Short exercise:
Your task is to repeat the listing exactly.

>> BEGIN Source data

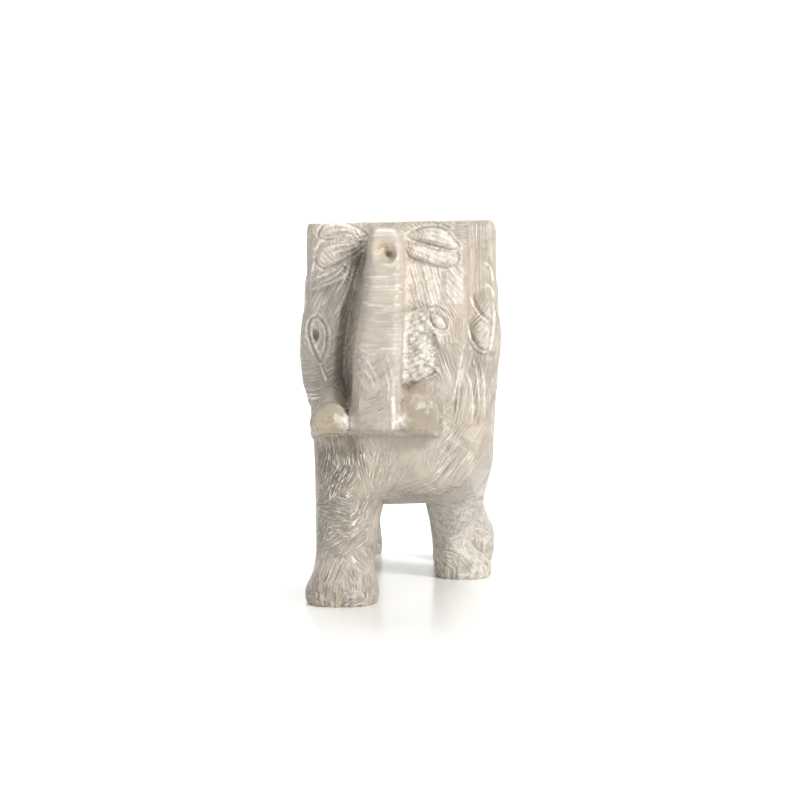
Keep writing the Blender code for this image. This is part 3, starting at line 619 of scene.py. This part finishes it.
def leaves(u, v):
    """Height inside leaf-shaped scoops: 0 on the crests between them and 1 in the middle of one."""
    row = np.floor(u)
    run = v * (0.75 + 0.5 * ((row * COLUMN[1]) % 1.0)) + (row * COLUMN[0]) % 1.0
    return np.abs(np.sin(pi * u)) ** 0.8 * np.abs(np.sin(pi * run)) ** 0.5


def owners(places):
    """The patch each place lies on, and 0 at its border rising to 1 well inside."""
    found = [tree.find_n(p, 2) for p in places]
    gap = np.array([pair[1][2] - pair[0][2] for pair in found])
    return np.array([pair[0][1] for pair in found]), np.clip(gap / PATCH_BORDER, 0.0, 1.0)


def sawn_top(places):
    """Height of the sawn top over or under each place."""
    return TOP_HEIGHT + TOP_RISE * places[:, 0] - TOP_FALL * places[:, 1]


owner, within = owners(points)
worked = np.ones(len(points))
worked[(points[:, 1] < TRUNK_BACK) & (points[:, 2] > TRUNK_LOW)] = BARELY_WORKED
for zone in HATCH_ZONES:
    worked[face.at[inside(face.flat, zone[0])]] = HATCHED
worked[points[:, 2] > sawn_top(points) - SAW_EDGE] = BARELY_WORKED
worked[points[:, 2] < SAW_EDGE] = 0.0
push = SCOOP * (leaves(*on_patch(points, owner)) - 0.5) * within
swells = np.zeros(len(points))
for size, height in SWELL:
    swells += height * np.array([noise.noise(Vector(p) / size) for p in points])
points += normals * ((swells - push) * worked)[:, None]

# Painted light: the left legs are painted paler than the right ones, lower down.
at = (points[:, 0] > 6.0) & (points[:, 1] > 25.0) & (points[:, 1] < 96.0)
crushed_and_painted_light[at] = np.maximum(crushed_and_painted_light[at], 0.45 * np.clip((34.0 - points[at, 2]) / 8.0, 0, 1))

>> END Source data

Output of the exercise:
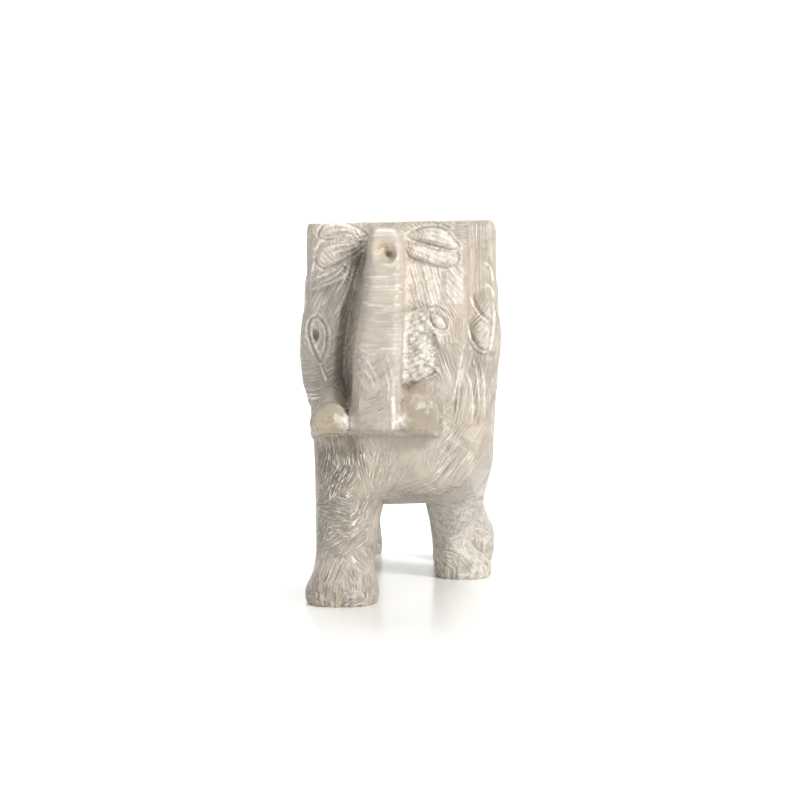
Keep writing the Blender code for this image. This is part 3, starting at line 619 of scene.py. This part finishes it.
def leaves(u, v):
    """Height inside leaf-shaped scoops: 0 on the crests between them and 1 in the middle of one."""
    row = np.floor(u)
    run = v * (0.75 + 0.5 * ((row * COLUMN[1]) % 1.0)) + (row * COLUMN[0]) % 1.0
    return np.abs(np.sin(pi * u)) ** 0.8 * np.abs(np.sin(pi * run)) ** 0.5


def owners(places):
    """The patch each place lies on, and 0 at its border rising to 1 well inside."""
    found = [tree.find_n(p, 2) for p in places]
    gap = np.array([pair[1][2] - pair[0][2] for pair in found])
    return np.array([pair[0][1] for pair in found]), np.clip(gap / PATCH_BORDER, 0.0, 1.0)


def sawn_top(places):
    """Height of the sawn top over or under each place."""
    return TOP_HEIGHT + TOP_RISE * places[:, 0] - TOP_FALL * places[:, 1]


owner, within = owners(points)
worked = np.ones(len(points))
worked[(points[:, 1] < TRUNK_BACK) & (points[:, 2] > TRUNK_LOW)] = BARELY_WORKED
for zone in HATCH_ZONES:
    worked[face.at[inside(face.flat, zone[0])]] = HATCHED
worked[points[:, 2] > sawn_top(points) - SAW_EDGE] = BARELY_WORKED
worked[points[:, 2] < SAW_EDGE] = 0.0
push = SCOOP * (leaves(*on_patch(points, owner)) - 0.5) * within
swells = np.zeros(len(points))
for size, height in SWELL:
    swells += height * np.array([noise.noise(Vector(p) / size) for p in points])
points += normals * ((swells - push) * worked)[:, None]

# Painted light: the left legs are painted paler than the right ones, lower down.
at = (points[:, 0] > 6.0) & (points[:, 1] > 25.0) & (points[:, 1] < 96.0)
crushed_and_painted_light[at] = np.maximum(crushed_and_painted_light[at], 0.45 * np.clip((34.0 - points[at, 2]) / 8.0, 0, 1))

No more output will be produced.